EXERCISE:
Only the number is wanted: tally the lines below that contain the word "scene".

RECORDED DATA:
[Begin]

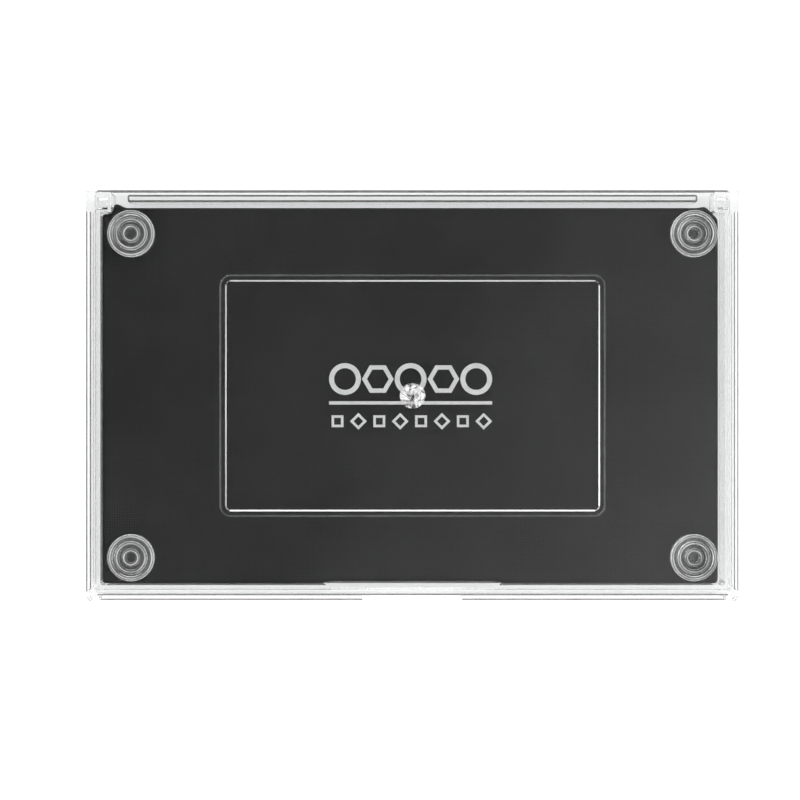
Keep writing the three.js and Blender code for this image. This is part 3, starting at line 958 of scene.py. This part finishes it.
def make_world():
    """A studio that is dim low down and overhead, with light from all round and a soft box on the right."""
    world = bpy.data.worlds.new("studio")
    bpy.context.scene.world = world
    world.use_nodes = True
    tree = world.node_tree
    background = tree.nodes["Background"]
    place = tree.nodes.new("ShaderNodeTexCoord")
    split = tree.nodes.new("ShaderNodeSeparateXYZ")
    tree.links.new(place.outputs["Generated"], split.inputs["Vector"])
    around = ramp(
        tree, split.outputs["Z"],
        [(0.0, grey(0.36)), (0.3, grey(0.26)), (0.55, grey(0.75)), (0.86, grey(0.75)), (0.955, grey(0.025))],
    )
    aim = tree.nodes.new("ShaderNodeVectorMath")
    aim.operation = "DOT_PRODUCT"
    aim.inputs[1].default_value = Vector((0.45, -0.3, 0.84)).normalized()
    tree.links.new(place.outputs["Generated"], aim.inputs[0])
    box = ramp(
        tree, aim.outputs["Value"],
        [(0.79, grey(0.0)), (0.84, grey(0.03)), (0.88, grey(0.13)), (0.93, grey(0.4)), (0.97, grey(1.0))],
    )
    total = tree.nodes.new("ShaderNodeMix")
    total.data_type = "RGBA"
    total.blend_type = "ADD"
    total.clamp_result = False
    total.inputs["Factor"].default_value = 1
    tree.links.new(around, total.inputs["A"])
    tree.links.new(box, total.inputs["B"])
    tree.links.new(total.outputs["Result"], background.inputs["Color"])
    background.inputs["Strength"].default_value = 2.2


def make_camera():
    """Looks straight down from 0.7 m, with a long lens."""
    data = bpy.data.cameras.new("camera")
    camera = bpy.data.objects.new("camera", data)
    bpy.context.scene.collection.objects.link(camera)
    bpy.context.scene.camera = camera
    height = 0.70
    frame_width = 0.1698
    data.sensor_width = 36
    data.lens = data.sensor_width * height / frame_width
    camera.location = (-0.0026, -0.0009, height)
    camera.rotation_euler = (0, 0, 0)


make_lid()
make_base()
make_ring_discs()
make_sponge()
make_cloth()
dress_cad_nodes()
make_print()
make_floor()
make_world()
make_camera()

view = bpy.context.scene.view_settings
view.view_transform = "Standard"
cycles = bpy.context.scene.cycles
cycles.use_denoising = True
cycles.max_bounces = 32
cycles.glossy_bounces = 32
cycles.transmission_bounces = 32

[End]

PROBLEM SOLUTION:
6